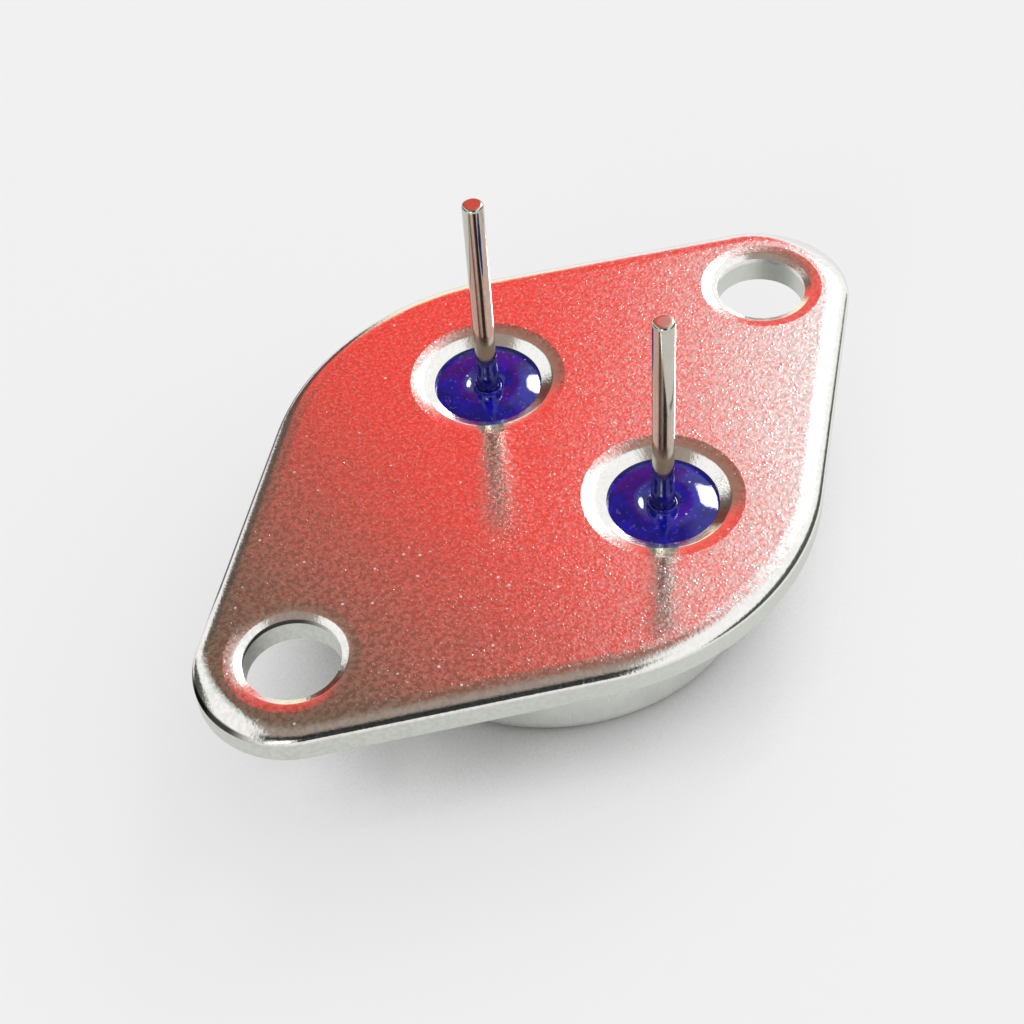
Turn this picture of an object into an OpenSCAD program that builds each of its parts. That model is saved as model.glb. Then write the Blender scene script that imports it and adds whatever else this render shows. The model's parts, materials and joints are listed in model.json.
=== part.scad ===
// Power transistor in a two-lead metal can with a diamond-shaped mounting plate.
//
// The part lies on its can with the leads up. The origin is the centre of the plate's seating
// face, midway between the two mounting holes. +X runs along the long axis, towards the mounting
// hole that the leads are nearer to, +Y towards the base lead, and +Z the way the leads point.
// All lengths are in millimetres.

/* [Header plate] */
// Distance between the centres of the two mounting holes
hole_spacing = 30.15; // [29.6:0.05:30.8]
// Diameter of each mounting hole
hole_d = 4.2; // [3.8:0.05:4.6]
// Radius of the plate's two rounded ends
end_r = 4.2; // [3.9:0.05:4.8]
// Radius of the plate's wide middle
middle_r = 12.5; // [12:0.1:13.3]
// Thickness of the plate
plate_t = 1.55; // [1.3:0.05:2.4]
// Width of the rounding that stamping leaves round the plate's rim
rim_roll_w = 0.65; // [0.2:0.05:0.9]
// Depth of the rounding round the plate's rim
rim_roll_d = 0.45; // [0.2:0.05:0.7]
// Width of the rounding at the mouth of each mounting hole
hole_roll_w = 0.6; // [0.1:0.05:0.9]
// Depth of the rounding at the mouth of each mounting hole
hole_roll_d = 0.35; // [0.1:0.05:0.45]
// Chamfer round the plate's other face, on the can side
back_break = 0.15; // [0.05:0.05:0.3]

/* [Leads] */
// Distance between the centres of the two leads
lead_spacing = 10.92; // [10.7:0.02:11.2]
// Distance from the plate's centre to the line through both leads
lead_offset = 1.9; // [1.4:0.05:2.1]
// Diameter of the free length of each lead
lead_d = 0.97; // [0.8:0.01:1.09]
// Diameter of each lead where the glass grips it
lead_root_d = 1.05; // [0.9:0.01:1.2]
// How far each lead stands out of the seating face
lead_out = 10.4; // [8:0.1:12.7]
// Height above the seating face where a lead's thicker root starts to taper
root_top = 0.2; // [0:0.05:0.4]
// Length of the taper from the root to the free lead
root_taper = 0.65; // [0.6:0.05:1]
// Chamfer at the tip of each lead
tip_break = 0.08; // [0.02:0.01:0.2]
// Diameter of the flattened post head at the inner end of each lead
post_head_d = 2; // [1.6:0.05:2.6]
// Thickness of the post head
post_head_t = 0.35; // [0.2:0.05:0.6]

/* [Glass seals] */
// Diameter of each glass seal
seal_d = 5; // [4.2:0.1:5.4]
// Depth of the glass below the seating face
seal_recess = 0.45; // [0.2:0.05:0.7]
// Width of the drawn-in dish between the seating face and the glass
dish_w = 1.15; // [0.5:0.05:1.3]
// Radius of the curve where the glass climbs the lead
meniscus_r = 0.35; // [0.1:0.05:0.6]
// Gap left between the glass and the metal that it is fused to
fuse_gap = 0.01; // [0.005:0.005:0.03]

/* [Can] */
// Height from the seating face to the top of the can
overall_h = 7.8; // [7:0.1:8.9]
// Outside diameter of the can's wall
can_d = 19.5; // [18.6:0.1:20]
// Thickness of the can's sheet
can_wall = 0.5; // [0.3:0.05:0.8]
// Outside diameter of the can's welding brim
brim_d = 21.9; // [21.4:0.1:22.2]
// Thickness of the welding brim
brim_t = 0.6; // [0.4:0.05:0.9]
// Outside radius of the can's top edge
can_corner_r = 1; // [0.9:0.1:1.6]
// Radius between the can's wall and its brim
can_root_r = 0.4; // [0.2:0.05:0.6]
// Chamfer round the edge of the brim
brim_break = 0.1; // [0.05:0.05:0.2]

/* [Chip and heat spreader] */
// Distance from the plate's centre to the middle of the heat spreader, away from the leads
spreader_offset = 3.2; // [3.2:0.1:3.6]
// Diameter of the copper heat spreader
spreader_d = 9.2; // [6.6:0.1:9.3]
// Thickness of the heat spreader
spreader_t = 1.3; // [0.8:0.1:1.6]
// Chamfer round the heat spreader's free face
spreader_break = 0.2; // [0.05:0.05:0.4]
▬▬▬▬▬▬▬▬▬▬
• **Given task**
Scan the material and collect every line that contains "each".

• **Answer for the task**
Turn this picture of an object into an OpenSCAD program that builds each of its parts. That model is saved as model.glb. Then write the Blender scene script that imports it and adds whatever else this render shows. The model's parts, materials and joints are listed in model.json.
// Diameter of each mounting hole
// Width of the rounding at the mouth of each mounting hole
// Depth of the rounding at the mouth of each mounting hole
// Diameter of the free length of each lead
// Diameter of each lead where the glass grips it
// How far each lead stands out of the seating face
// Chamfer at the tip of each lead
// Diameter of the flattened post head at the inner end of each lead
// Diameter of each glass seal